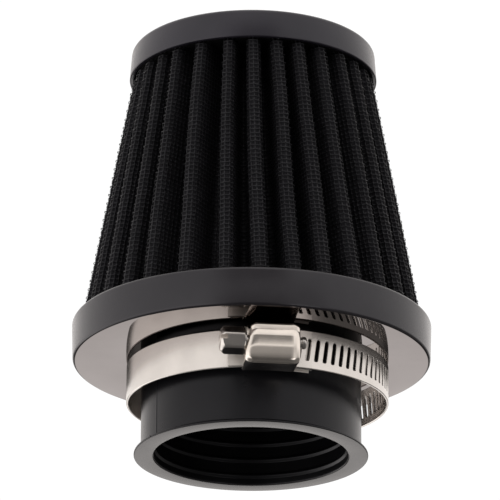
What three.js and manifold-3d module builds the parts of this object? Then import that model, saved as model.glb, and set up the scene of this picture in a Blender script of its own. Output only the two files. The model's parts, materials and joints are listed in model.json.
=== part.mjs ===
// Clamp-on cone air filter for a motorcycle carburettor: a pleated wire-mesh cone between a
// moulded end cap and a flanged base, a rubber neck, and a loose worm-drive band clamp on it.
// Millimetres, +Z up. The filter stands on its end cap: z = 0 is the cap's flat end, and the
// neck's open mouth is at the top.
import * as THREE from "three";
import { mergeVertices } from "three/addons/utils/BufferGeometryUtils.js";
import Module from "manifold-3d";

const wasm = await Module();
wasm.setup();

// ---------------------------------------------------------------- driving dimensions
const GAP = 0.3; // between pieces that touch on the real object
const ROUND_SIDES = 60;

const cap = {
  height: 8,
  endRadius: 32.1,
  rimRadius: 32.7,
  wall: 1.2,
  floor: 2.2,
  edge: 1.3,
  rimEdge: 0.3,
  draft: 0.5, // how much narrower the inside is at its floor
};

const flange = {
  bottom: 76,
  top: 86.15,
  lowRadius: 46.65,
  topRadius: 46.35,
  wall: 1.6,
  plate: 2.7,
  lowEdge: 0.7,
  topEdge: 0.5,
};

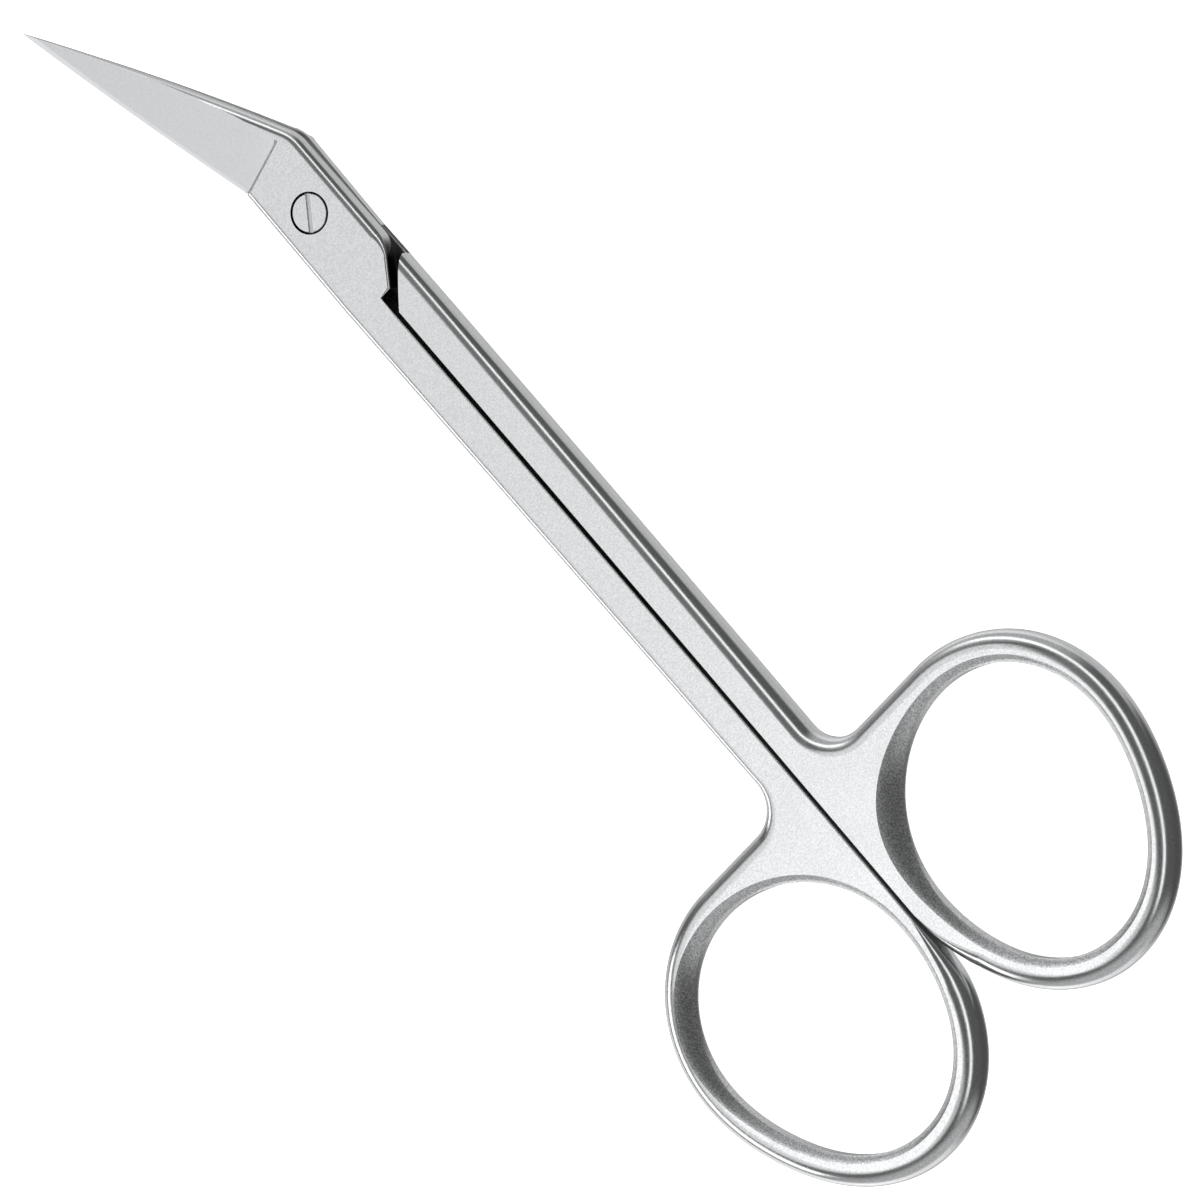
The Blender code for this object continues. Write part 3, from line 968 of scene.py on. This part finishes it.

::::::::

CHALLENGE => Look through the data above. Find each line with the string "that" and copy it.

FULL ANSWER =>
What three.js and manifold-3d module builds the parts of this object? Then import that model, saved as model.glb, and set up the scene of this picture in a Blender script of its own. Output only the two files. The model's parts, materials and joints are listed in model.json.
const GAP = 0.3; // between pieces that touch on the real object